▸ What is needed: Your task is to copy every line of this material exactly.

** begin Records for processing **

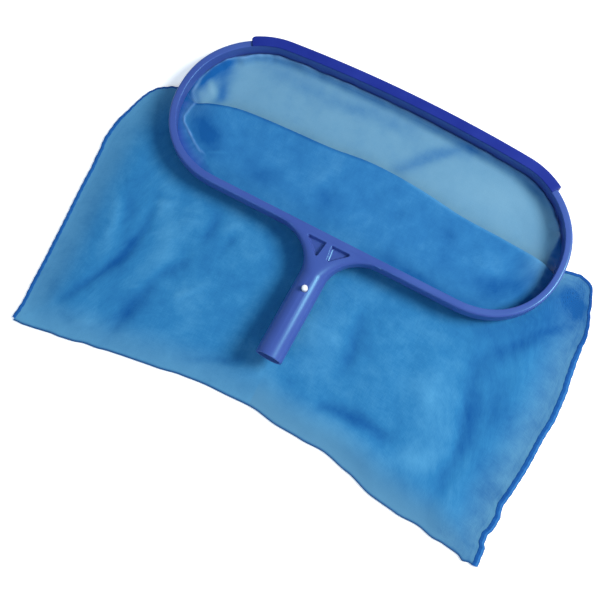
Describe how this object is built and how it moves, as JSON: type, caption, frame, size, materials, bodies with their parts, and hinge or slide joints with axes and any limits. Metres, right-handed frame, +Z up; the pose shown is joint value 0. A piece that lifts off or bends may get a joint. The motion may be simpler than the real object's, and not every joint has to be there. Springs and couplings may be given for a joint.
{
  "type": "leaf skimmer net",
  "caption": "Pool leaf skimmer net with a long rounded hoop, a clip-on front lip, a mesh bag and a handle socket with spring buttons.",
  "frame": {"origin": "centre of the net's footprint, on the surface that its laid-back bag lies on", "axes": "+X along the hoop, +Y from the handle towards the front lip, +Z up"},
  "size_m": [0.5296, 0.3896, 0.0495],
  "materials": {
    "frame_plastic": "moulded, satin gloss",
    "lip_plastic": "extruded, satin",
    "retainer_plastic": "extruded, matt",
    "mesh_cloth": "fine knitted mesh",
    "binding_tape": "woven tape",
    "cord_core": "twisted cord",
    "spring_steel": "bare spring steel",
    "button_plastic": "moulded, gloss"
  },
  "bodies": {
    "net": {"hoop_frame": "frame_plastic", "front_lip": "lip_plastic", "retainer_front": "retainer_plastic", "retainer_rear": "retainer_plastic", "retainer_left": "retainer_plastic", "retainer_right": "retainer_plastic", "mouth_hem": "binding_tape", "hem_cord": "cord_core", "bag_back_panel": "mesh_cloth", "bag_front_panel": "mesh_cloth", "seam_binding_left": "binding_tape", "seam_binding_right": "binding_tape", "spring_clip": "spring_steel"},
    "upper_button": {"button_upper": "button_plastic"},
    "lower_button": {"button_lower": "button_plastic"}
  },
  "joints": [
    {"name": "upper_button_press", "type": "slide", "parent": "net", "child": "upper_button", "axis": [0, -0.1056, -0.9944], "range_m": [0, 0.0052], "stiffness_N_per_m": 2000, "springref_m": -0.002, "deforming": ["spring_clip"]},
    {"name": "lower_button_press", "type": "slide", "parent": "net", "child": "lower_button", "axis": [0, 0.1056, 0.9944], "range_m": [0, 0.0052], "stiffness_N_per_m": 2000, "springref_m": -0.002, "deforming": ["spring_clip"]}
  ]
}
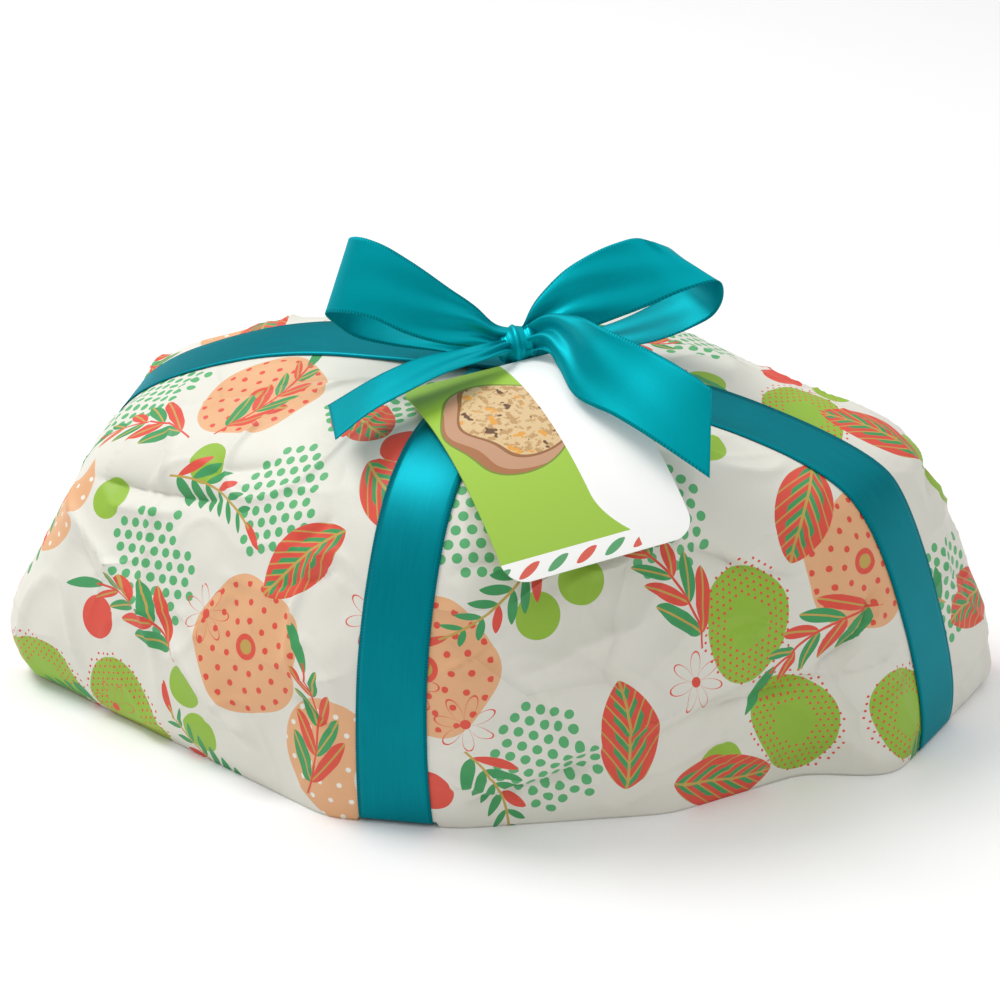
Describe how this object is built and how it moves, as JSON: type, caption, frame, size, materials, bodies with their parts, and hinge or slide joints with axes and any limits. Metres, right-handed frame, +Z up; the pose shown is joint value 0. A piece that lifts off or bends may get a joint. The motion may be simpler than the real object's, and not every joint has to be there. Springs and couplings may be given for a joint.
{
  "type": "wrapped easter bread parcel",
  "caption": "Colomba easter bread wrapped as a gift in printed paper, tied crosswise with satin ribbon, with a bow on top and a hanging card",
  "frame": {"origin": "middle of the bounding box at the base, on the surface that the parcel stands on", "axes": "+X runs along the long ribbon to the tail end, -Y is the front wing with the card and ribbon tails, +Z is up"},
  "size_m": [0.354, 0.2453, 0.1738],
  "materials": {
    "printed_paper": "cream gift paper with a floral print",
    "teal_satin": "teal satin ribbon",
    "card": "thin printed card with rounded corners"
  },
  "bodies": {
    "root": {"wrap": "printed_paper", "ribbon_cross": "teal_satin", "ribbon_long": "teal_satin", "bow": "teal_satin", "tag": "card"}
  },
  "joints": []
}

** end Records for processing **

▸ Task result:
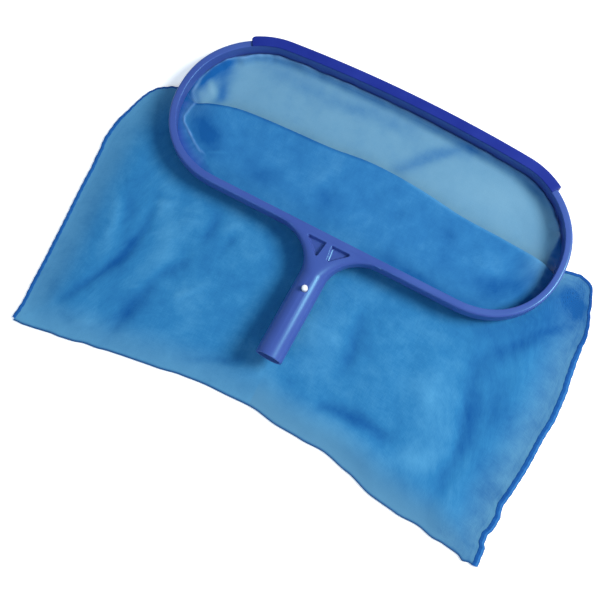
Describe how this object is built and how it moves, as JSON: type, caption, frame, size, materials, bodies with their parts, and hinge or slide joints with axes and any limits. Metres, right-handed frame, +Z up; the pose shown is joint value 0. A piece that lifts off or bends may get a joint. The motion may be simpler than the real object's, and not every joint has to be there. Springs and couplings may be given for a joint.
{
  "type": "leaf skimmer net",
  "caption": "Pool leaf skimmer net with a long rounded hoop, a clip-on front lip, a mesh bag and a handle socket with spring buttons.",
  "frame": {"origin": "centre of the net's footprint, on the surface that its laid-back bag lies on", "axes": "+X along the hoop, +Y from the handle towards the front lip, +Z up"},
  "size_m": [0.5296, 0.3896, 0.0495],
  "materials": {
    "frame_plastic": "moulded, satin gloss",
    "lip_plastic": "extruded, satin",
    "retainer_plastic": "extruded, matt",
    "mesh_cloth": "fine knitted mesh",
    "binding_tape": "woven tape",
    "cord_core": "twisted cord",
    "spring_steel": "bare spring steel",
    "button_plastic": "moulded, gloss"
  },
  "bodies": {
    "net": {"hoop_frame": "frame_plastic", "front_lip": "lip_plastic", "retainer_front": "retainer_plastic", "retainer_rear": "retainer_plastic", "retainer_left": "retainer_plastic", "retainer_right": "retainer_plastic", "mouth_hem": "binding_tape", "hem_cord": "cord_core", "bag_back_panel": "mesh_cloth", "bag_front_panel": "mesh_cloth", "seam_binding_left": "binding_tape", "seam_binding_right": "binding_tape", "spring_clip": "spring_steel"},
    "upper_button": {"button_upper": "button_plastic"},
    "lower_button": {"button_lower": "button_plastic"}
  },
  "joints": [
    {"name": "upper_button_press", "type": "slide", "parent": "net", "child": "upper_button", "axis": [0, -0.1056, -0.9944], "range_m": [0, 0.0052], "stiffness_N_per_m": 2000, "springref_m": -0.002, "deforming": ["spring_clip"]},
    {"name": "lower_button_press", "type": "slide", "parent": "net", "child": "lower_button", "axis": [0, 0.1056, 0.9944], "range_m": [0, 0.0052], "stiffness_N_per_m": 2000, "springref_m": -0.002, "deforming": ["spring_clip"]}
  ]
}
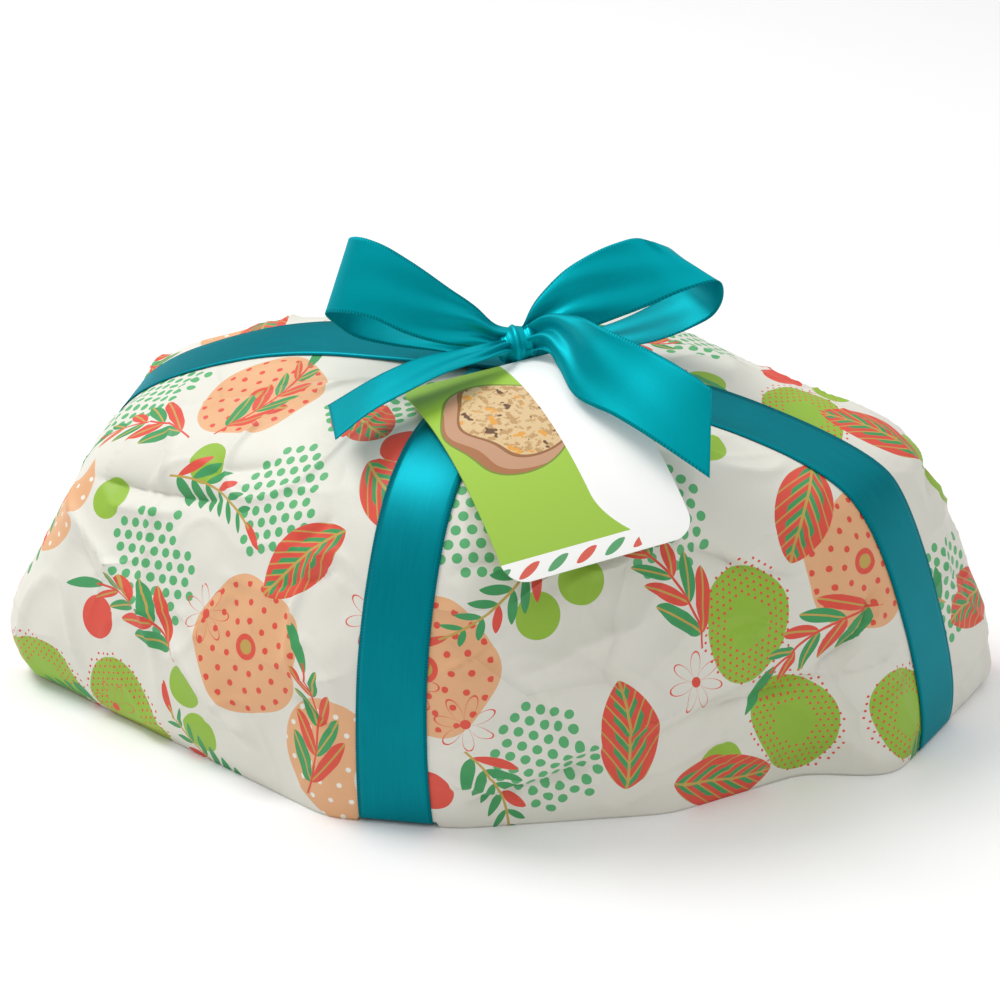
Describe how this object is built and how it moves, as JSON: type, caption, frame, size, materials, bodies with their parts, and hinge or slide joints with axes and any limits. Metres, right-handed frame, +Z up; the pose shown is joint value 0. A piece that lifts off or bends may get a joint. The motion may be simpler than the real object's, and not every joint has to be there. Springs and couplings may be given for a joint.
{
  "type": "wrapped easter bread parcel",
  "caption": "Colomba easter bread wrapped as a gift in printed paper, tied crosswise with satin ribbon, with a bow on top and a hanging card",
  "frame": {"origin": "middle of the bounding box at the base, on the surface that the parcel stands on", "axes": "+X runs along the long ribbon to the tail end, -Y is the front wing with the card and ribbon tails, +Z is up"},
  "size_m": [0.354, 0.2453, 0.1738],
  "materials": {
    "printed_paper": "cream gift paper with a floral print",
    "teal_satin": "teal satin ribbon",
    "card": "thin printed card with rounded corners"
  },
  "bodies": {
    "root": {"wrap": "printed_paper", "ribbon_cross": "teal_satin", "ribbon_long": "teal_satin", "bow": "teal_satin", "tag": "card"}
  },
  "joints": []
}